In this study, our proposed ML-CEEMDAN-TSTF differencing model has made significant progress in enhancing the predictive capability for reclaimed water inflow, achieving forecast accuracy above 98.2%. However, the model faces challenges in algorithm optimization and model simplification. Due to its integration of various complex data processing and forecasting techniques, which have enhanced its ability to handle complex time series, the model also incurs higher operational times and resource consumption. Additionally, calibrating the model’s parameters requires substantial effort, a limitation that becomes particularly evident in scenarios dealing with large datasets or requiring real-time predictions, potentially restricting the model’s widespread application and dissemination. Future research should thus focus on developing more efficient algorithm optimization techniques and model simplification strategies, such as by streamlining model structures and optimizing algorithmic processes to significantly enhance operational efficiency without significantly sacrificing forecast accuracy. Furthermore, exploring the design of lightweight models, such as by reducing the number of model parameters or employing model compression techniques, could not only reduce the demand for computational resources but also simplify the model’s tuning and maintenance processes, enhancing usability and practicality.
This research includes a variety of predictive approaches ranging from traditional machine learning models like support vector regression and gradient boosting regression to deep learning models based on neural networks like Transformer and LSTM. During the experimental process, we found that although neural network-based models excel at learning deep features and complex dimensions of data, capturing more detailed data patterns, they do not match the computational stability of traditional machine learning models. Specifically, we observed that neural network-based models exhibit significant fluctuations in results during continuous training, indicating a lack of robustness. This variability could stem from deep learning models’ high sensitivity to noise and outliers in the data and instability in optimizing within a large parameter space. In contrast, traditional machine learning models, due to their relatively simple and well-defined mathematical frameworks, typically provide more stable and predictable forecast results. Future research should therefore focus on how to improve the robustness of neural network-based models. Developing hybrid predictive models that combine the advantages of deep learning models and traditional machine learning models might be an effective direction, aiming to utilize the high representational capabilities of deep learning and the stability of traditional models to achieve higher forecast accuracy and better stability.

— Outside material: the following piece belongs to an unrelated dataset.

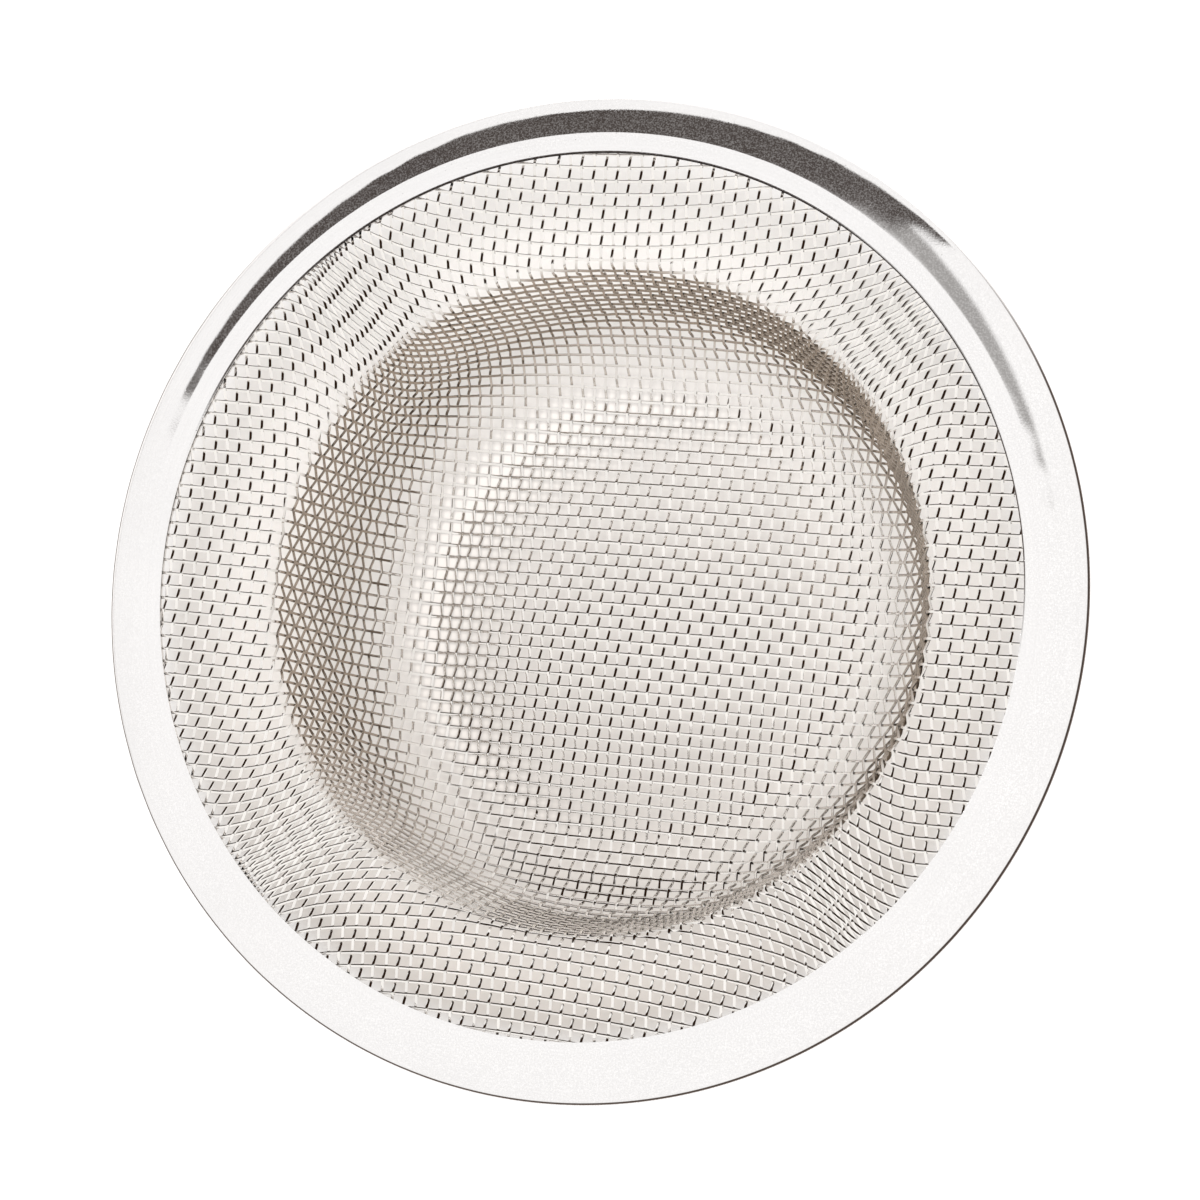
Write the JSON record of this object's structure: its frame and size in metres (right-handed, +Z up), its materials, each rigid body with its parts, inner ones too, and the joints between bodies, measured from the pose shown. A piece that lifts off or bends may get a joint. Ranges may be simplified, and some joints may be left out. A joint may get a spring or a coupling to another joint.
{
  "type": "mesh sink strainer",
  "caption": "Round sink strainer: a deep drawn basket of plain-woven wire cloth, held by its edge in a folded sheet-metal ring.",
  "frame": {"origin": "below the centre of the basket, on the surface that the strainer stands on", "axes": "+Z up through the middle of the ring, warp wires run along Y and weft wires along X"},
  "size_m": [0.1142, 0.1142, 0.0275],
  "materials": {
    "ring_sheet": "polished",
    "warp_wire": "bright drawn wire",
    "weft_wire": "bright drawn wire"
  },
  "bodies": {
    "root": {"rim_ring": "ring_sheet", "warp_wire_01": "warp_wire", "warp_wire_02": "warp_wire", "warp_wire_03": "warp_wire", "warp_wire_04": "warp_wire", "warp_wire_05": "warp_wire", "warp_wire_06": "warp_wire", "warp_wire_07": "warp_wire", "warp_wire_08": "warp_wire", "warp_wire_09": "warp_wire", "warp_wire_10": "warp_wire", "warp_wire_11": "warp_wire", "warp_wire_12": "warp_wire", "warp_wire_13": "warp_wire", "warp_wire_14": "warp_wire", "warp_wire_15": "warp_wire", "warp_wire_16": "warp_wire", "warp_wire_17": "warp_wire", "warp_wire_18": "warp_wire", "warp_wire_19": "warp_wire", "warp_wire_20": "warp_wire", "warp_wire_21": "warp_wire", "warp_wire_22": "warp_wire", "warp_wire_23": "warp_wire", "warp_wire_24": "warp_wire", "warp_wire_25": "warp_wire", "warp_wire_26": "warp_wire", "warp_wire_27": "warp_wire", "weft_wire_01": "weft_wire", "weft_wire_02": "weft_wire", "weft_wire_03": "weft_wire", "weft_wire_04": "weft_wire", "weft_wire_05": "weft_wire", "weft_wire_06": "weft_wire", "weft_wire_07": "weft_wire", "weft_wire_08": "weft_wire", "weft_wire_09": "weft_wire", "weft_wire_10": "weft_wire", "weft_wire_11": "weft_wire", "weft_wire_12": "weft_wire", "weft_wire_13": "weft_wire", "weft_wire_14": "weft_wire", "weft_wire_15": "weft_wire", "weft_wire_16": "weft_wire", "weft_wire_17": "weft_wire", "weft_wire_18": "weft_wire", "weft_wire_19": "weft_wire", "weft_wire_20": "weft_wire", "weft_wire_21": "weft_wire", "weft_wire_22": "weft_wire", "weft_wire_23": "weft_wire", "weft_wire_24": "weft_wire", "weft_wire_25": "weft_wire", "weft_wire_26": "weft_wire", "weft_wire_27": "weft_wire"}
  },
  "joints": []
}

A key model in this study, Transformer, features its self-attention mechanism as one of its core attributes, allowing it to effectively capture dependencies between elements when processing sequence data. The successful application of the self-attention mechanism spans multiple domains, including natural language processing, time series forecasting, and image processing. Although the self-attention mechanism enables the model to capture long-distance dependencies, its computational complexity increases significantly with sequence length, limiting its application in processing very long sequence data. Future research could explore new variants of attention mechanisms, such as sparse self-attention and local self-attention, to reduce computational costs and enhance the model’s capability to handle long sequences. Additionally, multimodal learning has become a recent research hotspot and is highly compatible with the Transformer model. The self-attention mechanism shows tremendous potential in integrating information from different modalities, such as combining text, images, and audio data for comprehensive understanding and analysis. Future work could further explore how to optimize the self-attention mechanism to more effectively blend and process multimodal data, for instance, whether surface water flow, changes in water body areas, or sound signals related to water flow can be incorporated as key data information into the model, further enhancing its performance.
  6. Conclusions
The ML-CEEMDAN-TSTF differencing decomposition integration model has been proposed, which is a time series forecasting framework that incorporates machine learning, CEEMDAN differencing decomposition, and the TS-Transformer to enhance the overall performance, reliability, and efficiency of the decomposition integration model. It particularly addresses the issue of differencing forgetfulness. This model is designed to tackle key challenges in forecasting inflow volumes at reclaimed water plants, including handling seasonal and non-stationary features, as well as improving sensitivity and prediction accuracy for peak and anomalous conditions. To validate the ML-CEEMDAN-TSTF model, extensive comparative analyses were conducted, including non-decomposed ML models, time-aware outlier-sensitive loss functions, TSTF integrated models, TS-Transformer decomposition integrated models, and TS-Transformer differencing decomposition integrated models. The study utilized daily RWV data from the CH and YF reclaimed water plants in Beijing from February 2018 to February 2021. The main findings can be summarized as follows:
(1) The introduction of time-scale differencing information as an explicit feature resolved the differencing forgetfulness issue, enhancing the model’s sensitivity to temporal changes and its dynamic adaptability to predictions;
(2) TS-Transformer demonstrated significant improvements in predictive performance and accuracy over traditional Transformers, particularly in handling outliers and peaks within time series;
(3) Differencing decomposition techniques provided rich decision-making information, significantly enhancing the model’s overall prediction accuracy, especially in analyzing intrinsic features of the time series;
(4) Although Transformer exhibited average performance in standalone prediction tasks, it demonstrated superior feature extraction and data handling capabilities within integrated model applications, effectively enhancing the predictive performance of the integrated models.
In summary, the ML-CEEMDAN-TSTF differencing decomposition integration model has significantly improved the dynamic adaptability and predictive accuracy of RWV in practical scenarios. Due to the ongoing improvement of supporting equipment and the need for coordination among multiple departments for real-time monitoring data, the model and results are expected to be applied in the future once these issues are resolved. Future research will explore more efficient algorithm optimization strategies and attention mechanism techniques to further enhance the model’s computational efficiency and real-time prediction capabilities, expanding its potential applications in multimodal data fusion and analysis.